Bug 1651415

Summary: ceph-ansible task "generate ceph configuration file: {{ cluster }}.conf" slow with large clusters
Product: [Red Hat Storage] Red Hat Ceph Storage Reporter: Patrick Donnelly <pdonnell>
Component: Ceph-AnsibleAssignee: Dimitri Savineau <dsavinea>
Status: CLOSED NOTABUG QA Contact: Vasishta <vashastr>
Severity: high Docs Contact:
Priority: unspecified    
Version: 4.0CC: anharris, aschoen, ceph-eng-bugs, gmeno, nthomas, pdonnell
Target Milestone: rc   
Target Release: 4.0   
Hardware: All   
OS: All   
Whiteboard:
Fixed In Version: Doc Type: If docs needed, set a value
Doc Text:
Story Points: ---
Clone Of: Environment:
Last Closed: 2019-09-26 17:58:29 UTC Type: Bug
Regression: --- Mount Type: ---
Documentation: --- CRM:
Verified Versions: Category: ---
oVirt Team: --- RHEL 7.3 requirements from Atomic Host:
Cloudforms Team: --- Target Upstream Version:
Embargoed:

Description Patrick Donnelly 2018-11-20 02:32:49 UTC
Description of problem:

In a Linode cluster [1] configured with 256 ceph-osds, 0 clients, 3 ceph-mon, 2 ceph-mgr, I have observed this task in $subject [2] take a very long time to complete. It appears there is some linear or quadratic behavior with the size of the cluster.

[1] https://github.com/batrick/ceph-linode
[2] https://github.com/ceph/ceph-ansible/blob/098f42f2334c442bf418f09d3f4b3b99750c7ba0/roles/ceph-config/tasks/main.yml#L77-L93

Version-Release number of selected component (if applicable):

4.0 (master)

How reproducible:

100%

Steps to Reproduce:
1. Create a large cluster using steps as outlined on ceph-linode's README. 256 OSDs reliably reproduces the issue.

Other notes:

--forks=50 [3] is not the cause. I've observed the same issue with --forks=5.
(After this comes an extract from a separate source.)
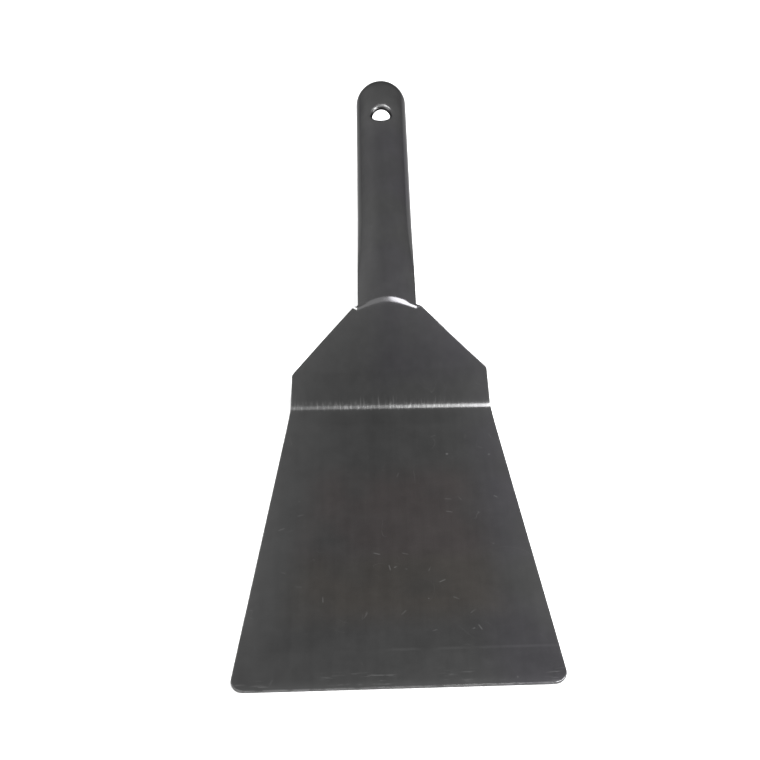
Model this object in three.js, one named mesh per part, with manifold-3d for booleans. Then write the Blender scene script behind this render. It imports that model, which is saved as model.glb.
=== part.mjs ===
// One-piece mason's hawk: a tool pressed from a single sheet of dark steel.
// From front to back it has a flat tapered blade, a crisp fold up, a short panel with sloping
// shoulders, an arched fold at the neck and a channel handle with a domed tip and a hanging hole.
//
// Millimetres, +Z up. The front edge of the blade faces -Y and the handle points along +Y.
// The blade's flat underside rests at z = 0.

import * as THREE from 'three';
import { mergeVertices } from 'three/addons/utils/BufferGeometryUtils.js';
import Module from 'manifold-3d';

// ---- Driving dimensions ------------------------------------------------------------------------

const sheet = 1.5;               // thickness of the sheet

const frontWidth = 150;          // blade, across the front edge before its corners are rounded
const frontCornerRadius = 6;
const bladeLength = 181;         // front edge to the crease
const creaseWidth = 107.5;
const thinnedLength = 20;        // the strip behind the front edge that thins towards it
const thinnedBy = 0.25;

const foldAngle = 45;            // rise of the panel above the blade
const easeAngle = 6;             // gentle curve of the blade just before the crease
const easeLength = 19;
const creaseRounding = 2;

const panelLength = 58.3;        // crease to the crown of the neck fold, up the slope
const shoulderStart = 19.2;      // crease to the shoulder corners, up the slope
const shoulderEnd = 56.9;        // crease to the neck corners, up the slope
const shoulderWidth = 105.2;
const shoulderRounding = 0.8;
const neckRounding = 1.2;

const handleWidth = 31.7;        // at the neck
const handleTipWidth = 31;       // where the domed tip starts
const handleRise = 11;           // slope of the handle against the blade
const handleLength = 187.3;      // neck fold to the tip, level with the blade
const neckDepth = 3.2;           // depth of the channel where it starts in the neck fold
const channelDepth = 14;         // full depth of the channel
const channelRunIn = 80;         // length over which the channel reaches its full depth
const neckFoldRounding = 2.2;
const domeLength = 15.4;

const holeRadius = 5.7;
const holeFromTip = 39.2;
const punchLength = 12;

// ---- Grid of the pressed sheet -----------------------------------------------------------------

const columns = 20;              // across the sheet
const arcRows = 5;               // rows in a rounded front corner
const easeRows = 4;
const creaseReach = 2.6;         // the crease's rows reach this far before and behind it
const creaseRows = 6;
const shoulderReach = 2;
const shoulderRows = 4;
const panelRows = 3;
const neckBefore = 9;            // the neck fold's rows start this far before its crown
const neckBehind = 3;            // and end this far behind it
const neckRows = 16;
const runInRows = 9;
const handleRows = 3;
const domeRows = 9;
const punchSides = 40;
const normalStep = 0.002;        // distance between the points that a normal is read from

// ---- Small helpers -----------------------------------------------------------------------------

const radians = THREE.MathUtils.degToRad;
const slope = (degrees) => Math.tan(radians(degrees));
const mix = THREE.MathUtils.lerp;
const clamp = THREE.MathUtils.clamp;
const ease = THREE.MathUtils.smoothstep;

// The larger or smaller of two heights, with the corner between them rounded off.
function smoothMax(a, b, rounding) {
  const overlap = Math.max(rounding - Math.abs(a - b), 0);
  return Math.max(a, b) + (overlap * overlap) / (4 * rounding);
}

function smoothMin(a, b, rounding) {
  return -smoothMax(-a, -b, rounding);
}

function spaced(from, to, steps) {
  return Array.from({ length: steps }, (_, i) => mix(from, to, i / steps));
}

// ---- Stations along the tool -------------------------------------------------------------------

const up = radians(foldAngle);
const creaseY = bladeLength;
const creaseZ = sheet + (slope(easeAngle) * easeLength) / 2;
const shoulderY = creaseY + shoulderStart * Math.cos(up);
const neckCornerY = creaseY + shoulderEnd * Math.cos(up);
const neckY = creaseY + panelLength * Math.cos(up);
const neckZ = creaseZ + panelLength * Math.sin(up);
const tipY = neckY + handleLength;
const domeY = tipY - domeLength;

// ---- Top of the sheet --------------------------------------------------------------------------

function bladeHeight(y) {
  const past = Math.max(y - (creaseY - easeLength), 0);
  return sheet + (slope(easeAngle) * past * past) / (2 * easeLength);
}

function panelHeight(y) {
  return creaseZ + slope(foldAngle) * (y - creaseY);
}

function crownHeight(y) {
  return neckZ + slope(handleRise) * (y - neckY);
}

// How far the channel wall has come down from the crown, at u = -1 .. 1 across the handle.
function channelDrop(u, y) {
  const grown = ease(y, neckY - neckDepth, neckY + channelRunIn);
  const depth = mix(neckDepth, channelDepth, grown);
  const shallow = Math.sin((Math.PI / 2) * u) ** 2;
  const halfRound = 1 - Math.cos((Math.PI / 2) * u);
  const domed = y > domeY ? Math.sqrt(Math.max(1 - ((y - domeY) / domeLength) ** 2, 0)) : 1;
  return depth * (1 - domed * (1 - mix(shallow, halfRound, grown)));
}

// Half of the blank's width at a station. The front corners are true arcs.
function halfWidth(y) {
  const bladeTaper = (frontWidth - creaseWidth) / 2 / bladeLength;
  const shoulderTaper = (shoulderWidth - handleWidth) / 2 / (neckCornerY - shoulderY);
  const panelTaper = (creaseWidth - shoulderWidth) / 2 / (shoulderY - creaseY);
  const blade = frontWidth / 2 - bladeTaper * y;
  const panel = creaseWidth / 2 - panelTaper * (y - creaseY);
  const shoulder = shoulderWidth / 2 - shoulderTaper * (y - shoulderY);
  const along = clamp((y - neckY) / (domeY - neckY), 0, 1);
  const handle = mix(handleWidth, handleTipWidth, along) / 2;
  if (y > domeY) return handle * Math.sqrt(Math.max(1 - ((y - domeY) / domeLength) ** 2, 0));
  if (y > creaseY) return smoothMax(smoothMin(panel, shoulder, shoulderRounding), handle, neckRounding);
  if (y >= cornerArc.endY) return blade;
  const inFromCentre = Math.sqrt(Math.max(frontCornerRadius ** 2 - (frontCornerRadius - y) ** 2, 0));
  return cornerArc.centreX + inFromCentre;
}

// The arc that rounds a front corner: it touches the front edge and the sloping side.
const sideLean = Math.atan((frontWidth - creaseWidth) / 2 / bladeLength);
const cornerArc = {
  centreX: frontWidth / 2 - frontCornerRadius * Math.tan(Math.PI / 4 + sideLean / 2),
  endY: frontCornerRadius * (1 + Math.sin(sideLean)),
};

// A point on the top of the full-thickness sheet.
function topPoint(u, y) {
  const rounded = ease(y, shoulderY, neckY);
  const across = mix(u, Math.sin((Math.PI / 2) * u), rounded);
  const flat = smoothMax(bladeHeight(y), panelHeight(y), creaseRounding);
  const channel = crownHeight(y) - channelDrop(u, y);
  const z = y > creaseY ? smoothMin(flat, channel, neckFoldRounding) : flat;
  return new THREE.Vector3(halfWidth(y) * across, y, z);
}

// The sheet's upward normal, from points close by on either side.
function topNormal(u, y) {
  const before = topPoint(u, y - normalStep);
  const after = topPoint(u, Math.min(y + normalStep, tipY - normalStep));
  const left = topPoint(u - normalStep, y);
  const right = topPoint(u + normalStep, y);
  return right.sub(left).cross(after.sub(before)).normalize();
}

// ---- The closed sheet --------------------------------------------------------------------------

function stations() {
  const cornerSteps = spaced(0, Math.PI / 2, arcRows);
  const cornerYs = cornerSteps.map((a) => cornerArc.endY * (1 - Math.cos(a)));
  const domeYs = spaced(0, Math.PI / 2, domeRows).map((a) => domeY + domeLength * Math.sin(a));
  return [
    ...cornerYs,
    ...spaced(cornerArc.endY, thinnedLength, 1),
    ...spaced(thinnedLength, creaseY - easeLength, 1),
    ...spaced(creaseY - easeLength, creaseY - creaseReach, easeRows),
    ...spaced(creaseY - creaseReach, creaseY + creaseReach, creaseRows),
    ...spaced(creaseY + creaseReach, shoulderY - shoulderReach, 1),
    ...spaced(shoulderY - shoulderReach, shoulderY + shoulderReach, shoulderRows),
    ...spaced(shoulderY + shoulderReach, neckY - neckBefore, panelRows),
    ...spaced(neckY - neckBefore, neckY + neckBehind, neckRows),
    ...spaced(neckY + neckBehind, neckY + channelRunIn, runInRows),
    ...spaced(neckY + channelRunIn, domeY, handleRows),
    ...domeYs,
  ];
}

function thinning(y) {
  return thinnedBy * Math.max(1 - y / thinnedLength, 0);
}

function sheetGeometry() {
  const rows = stations();
  const across = columns + 1;
  const top = [];
  const under = [];
  for (const y of rows) {
    for (let i = 0; i < across; i += 1) {
      const u = (2 * i) / columns - 1;
      const skin = topPoint(u, y);
      const normal = topNormal(u, y);
      top.push(skin.clone().addScaledVector(normal, -thinning(y)));
      under.push(skin.addScaledVector(normal, -sheet));
    }
  }
  // At the very tip the rows close to one point on each side of the sheet.
  const rim = crownHeight(tipY) - channelDepth;
  top.push(new THREE.Vector3(0, tipY, rim));
  under.push(new THREE.Vector3(0, tipY - sheet, rim));

  const points = [...top, ...under];
  const offset = top.length;
  const faces = [];
  const quad = (a, b, c, d) => faces.push(a, b, c, a, c, d);
  const last = rows.length - 1;
  for (let r = 0; r < last; r += 1) {
    for (let i = 0; i < columns; i += 1) {
      const a = r * across + i;
      const b = a + across;
      quad(a, a + 1, b + 1, b);
      quad(offset + a, offset + b, offset + b + 1, offset + a + 1);
    }
    const left = r * across;
    const right = left + columns;
    quad(left, left + across, offset + left + across, offset + left);
    quad(right, offset + right, offset + right + across, right + across);
  }
  for (let i = 0; i < columns; i += 1) {
    const front = i;
    const back = last * across + i;
    quad(front, offset + front, offset + front + 1, front + 1);
    faces.push(back, back + 1, offset - 1);
    faces.push(offset + back, points.length - 1, offset + back + 1);
  }
  const left = last * across;
  const right = left + columns;
  quad(left, offset - 1, points.length - 1, offset + left);
  quad(right, offset + right, points.length - 1, offset - 1);

  const geometry = new THREE.BufferGeometry().setFromPoints(points);
  geometry.setIndex(faces);
  return geometry;
}

// ---- Cutting -----------------------------------------------------------------------------------

const wasm = await Module();
wasm.setup();

function toSolid(geometry) {
  const bare = geometry.clone();
  bare.deleteAttribute('normal');
  bare.deleteAttribute('uv');
  const merged = mergeVertices(bare, 1e-4);
  return new wasm.Manifold(new wasm.Mesh({
    numProp: 3,
    vertProperties: new Float32Array(merged.attributes.position.array),
    triVerts: new Uint32Array(merged.index.array),
  }));
}

function toGeometry(solid) {
  const mesh = solid.getMesh();
  const geometry = new THREE.BufferGeometry();
  geometry.setAttribute('position', new THREE.BufferAttribute(mesh.vertProperties, 3));
  geometry.setIndex(new THREE.BufferAttribute(mesh.triVerts, 1));
  geometry.computeVertexNormals();
  return geometry;
}

// A round punch through the crown near the tip, square to the sheet there.
function hangingPunch() {
  const y = tipY - holeFromTip;
  const punch = new THREE.CylinderGeometry(holeRadius, holeRadius, punchLength, punchSides);
  punch.applyQuaternion(
    new THREE.Quaternion().setFromUnitVectors(new THREE.Vector3(0, 1, 0), topNormal(0, y)),
  );
  punch.translate(0, y, topPoint(0, y).z);
  return punch;
}

// ---- The part ----------------------------------------------------------------------------------

const pressing = toGeometry(toSolid(sheetGeometry()).subtract(toSolid(hangingPunch())));
pressing.translate(0, -tipY / 2, 0);

const darkSteel = new THREE.MeshStandardMaterial({ color: 0x3a3a3c, roughness: 0.42, metalness: 0.6 });
const tool = new THREE.Mesh(pressing, darkSteel);
tool.name = 'hawk_pressing';

const group = new THREE.Group();
group.add(tool);

export default group;
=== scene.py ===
# A one-piece mason's hawk, pressed from a single sheet of dark steel, lying on a pale floor.
# The sheet's sizes are in millimetres; the mesh, lights and camera are in metres.

import math

import bpy
import numpy as np
from mathutils import Matrix, Vector


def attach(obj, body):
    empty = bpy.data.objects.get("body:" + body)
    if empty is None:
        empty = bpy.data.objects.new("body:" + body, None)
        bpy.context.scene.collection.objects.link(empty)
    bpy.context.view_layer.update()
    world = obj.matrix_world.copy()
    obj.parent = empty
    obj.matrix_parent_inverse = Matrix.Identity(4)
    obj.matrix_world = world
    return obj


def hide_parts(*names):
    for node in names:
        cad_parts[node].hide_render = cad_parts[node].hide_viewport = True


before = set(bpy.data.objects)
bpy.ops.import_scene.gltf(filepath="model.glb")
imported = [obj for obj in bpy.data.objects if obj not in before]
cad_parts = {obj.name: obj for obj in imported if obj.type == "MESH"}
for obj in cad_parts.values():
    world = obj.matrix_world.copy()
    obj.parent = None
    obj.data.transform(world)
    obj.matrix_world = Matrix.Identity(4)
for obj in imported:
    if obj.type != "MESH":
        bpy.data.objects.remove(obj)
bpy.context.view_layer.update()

MM = 0.001

# ---- Sizes of the pressing, in millimetres -------------------------------------------------------

SHEET = 1.5
EDGE_ROUNDING = 0.32
THINNED_LENGTH = 20.0
THINNED_BY = 0.25

FRONT_WIDTH = 150.0
CORNER_RADIUS = 6.0
BLADE_LENGTH = 181.0
CREASE_WIDTH = 107.5

FOLD_ANGLE = math.radians(45)
FOLD_SKEW = 0.0185        # the fold runs this much out of square with the front edge
EASE_SLOPE = math.tan(math.radians(6))
EASE_LENGTH = 19.0
CREASE_ROUNDING = 2.0

PANEL_LENGTH = 58.3
SHOULDER_START = 19.2
SHOULDER_END = 56.9
SHOULDER_WIDTH = 105.2
SHOULDER_ROUNDING = 0.8
NECK_ROUNDING = 1.2

HANDLE_WIDTH = 31.7
HANDLE_TIP_WIDTH = 31.0
HANDLE_SLOPE = math.tan(math.radians(11))
HANDLE_LENGTH = 187.3
NECK_DEPTH = 3.2
CHANNEL_DEPTH = 14.0
CHANNEL_RUN_IN = 80.0
NECK_FOLD_ROUNDING = 2.2
SHOULDER_FLATNESS = 1.0   # the neck's fold dies out this soon past the handle's width
DOME_LENGTH = 15.4

HOLE_RADIUS = 5.7
HOLE_FROM_TIP = 39.2
HOLE_TOP_ROUNDING = 1.1
DIMPLE_DEPTH = 0.85       # the punch drew the sheet down round the hole, most on its far side
DIMPLE_REACH = 3.6
HOLLOW_DEPTH = 0.4        # and pulled a wider, shallower hollow into the sheet about it
HOLLOW_REACH = 9.0
WAVINESS = 0.05           # half height of the blade's slow waves
BORE = -1.0               # stands in the edge attribute for the wall of the hole

COLUMNS = 64              # faces across the sheet
RIM_STEPS = 3             # faces across each rounded edge of the sheet
NORMAL_STEP = 0.004       # distance between the points that a normal is read from
HOLE_BLOCK = 10.5         # half length of the square of the grid that the hole's rings fill
HOLE_RINGS = (0.16, 0.32, 0.47, 0.6, 0.7, 0.78, 1)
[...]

[3] https://github.com/batrick/ceph-linode/blob/master/ansible-env.bash#L8

Comment 3 Dimitri Savineau 2019-02-26 20:16:47 UTC
Could you give us more information about the setup ?
  - ansible version
  - containerized deployment
  - any other useful configuration variables (ceph overrides, osd scenarios, etc..)

When you said 256 OSDs, I suppose that it's not the number of osd nodes but osd devices right ? If that's true how many dedicated nodes are you using ?

I took a quick look and I don't see any reason why the ceph.conf template generation could take more time with the number of OSDs.
I have more concern about the OSDs count on the ceph_volume task [1] than the template creation.

Also it could be interesting to run ceph-ansible with the configuration from ansible.cfg [2] (because it's overrided by linode's launch.sh script) and see the task timing via the profile_tasks callback.

[1] https://github.com/ceph/ceph-ansible/blob/master/roles/ceph-config/tasks/main.yml#L22-L39
[2] https://github.com/ceph/ceph-ansible/blob/master/ansible.cfg

Comment 5 Giridhar Ramaraju 2019-08-05 13:09:37 UTC
Updating the QA Contact to a Hemant. Hemant will be rerouting them to the appropriate QE Associate. 

Regards,
Giri

Comment 6 Giridhar Ramaraju 2019-08-05 13:10:52 UTC
Updating the QA Contact to a Hemant. Hemant will be rerouting them to the appropriate QE Associate. 

Regards,
Giri